*PROBLEM DESCRIPTION:* Report all lines holding "this".

*INPUT MATERIAL:*
--------------------------------

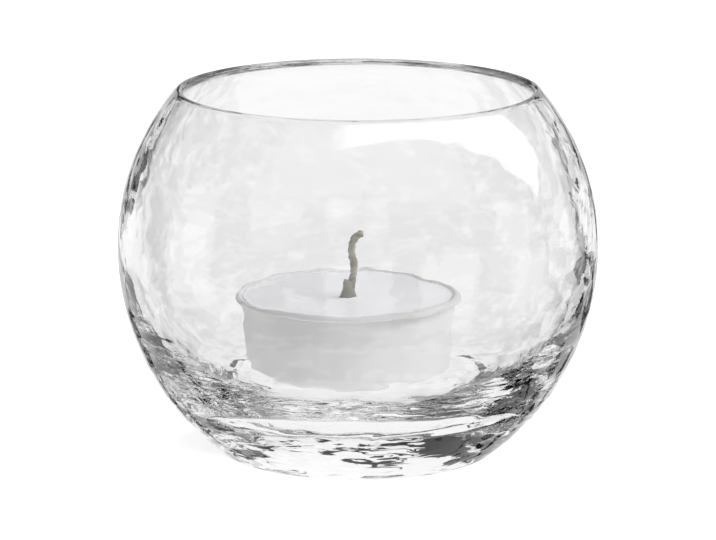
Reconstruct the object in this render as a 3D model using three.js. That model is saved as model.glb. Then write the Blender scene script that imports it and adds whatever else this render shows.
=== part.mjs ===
// Hurricane candle holder: a round, thick-bottomed blown glass bowl with a tealight standing in it.
// Units are millimetres, +Z is up. The origin is the centre of the bowl's foot, on the surface that it
// stands on. Every round piece is revolved about its own axis; the tealight's axis stands a little to
// the left of the bowl's, as it does when it is set down by hand.
import * as THREE from "three";

// Glass bowl
const BOWL_DIAMETER = 83.3;
const BOWL_HEIGHT = 63.7;
const EQUATOR_HEIGHT = 36.2; // where the bowl is widest
const RIM_DIAMETER = 63; // across the outside of the rim
const RIM_THICKNESS = 1.6; // the fire-polished lip
const EQUATOR_WALL = 2.4;
const FLOOR_THICKNESS = 11; // solid glass under the tealight
const FOOT_DIAMETER = 44.6; // across the flat ring that it stands on
const HEEL_RADIUS = 3; // the rounded edge between the foot and the wall
const PUNT_DIAMETER = 34; // the hollow under the foot
const PUNT_DEPTH = 1;

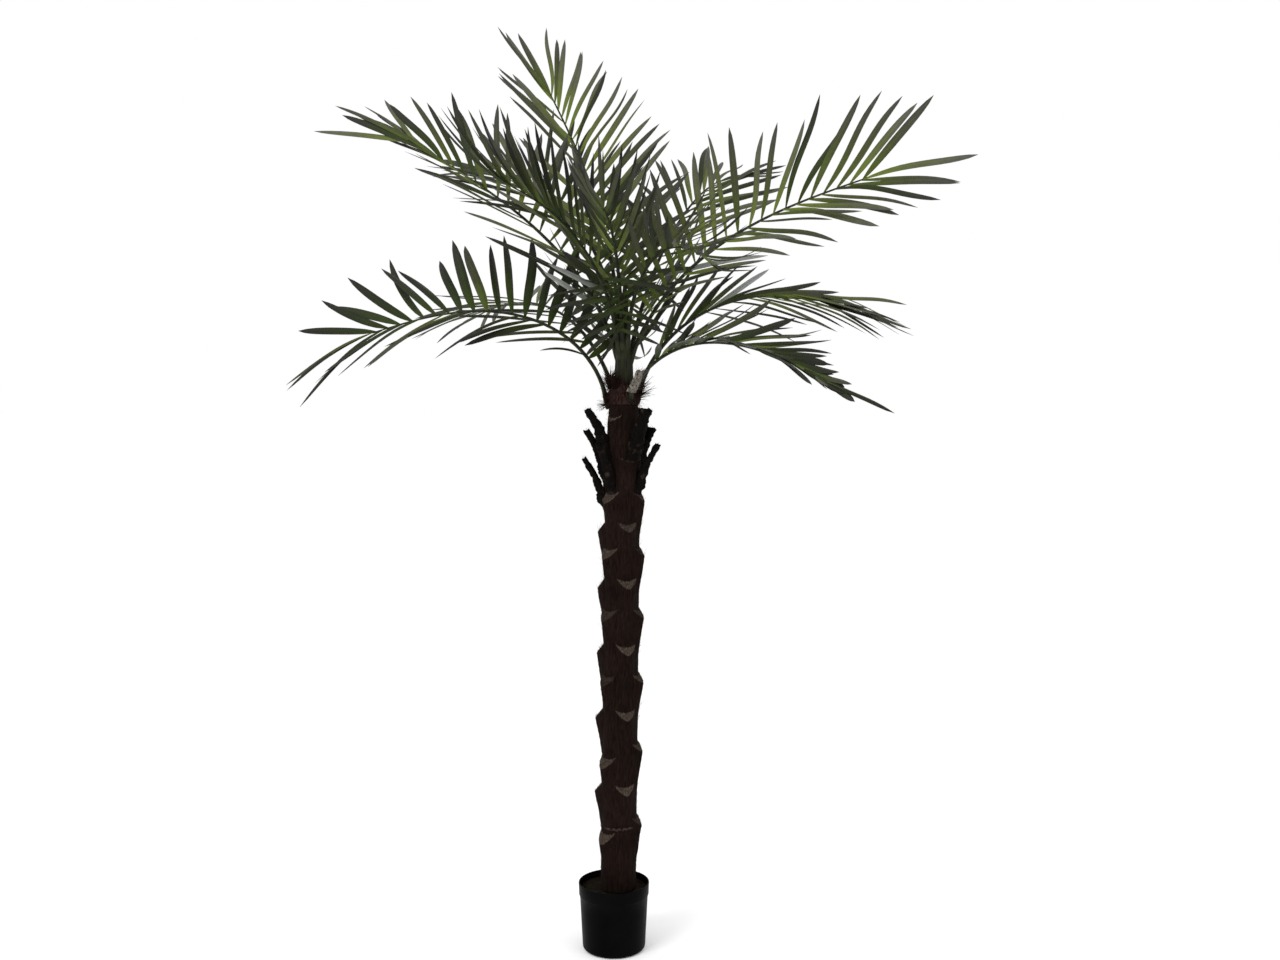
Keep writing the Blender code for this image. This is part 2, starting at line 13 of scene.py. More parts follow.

--------------------------------

*WRITTEN SOLUTION:*
Reconstruct the object in this render as a 3D model using three.js. That model is saved as model.glb. Then write the Blender scene script that imports it and adds whatever else this render shows.
Keep writing the Blender code for this image. This is part 2, starting at line 13 of scene.py. More parts follow.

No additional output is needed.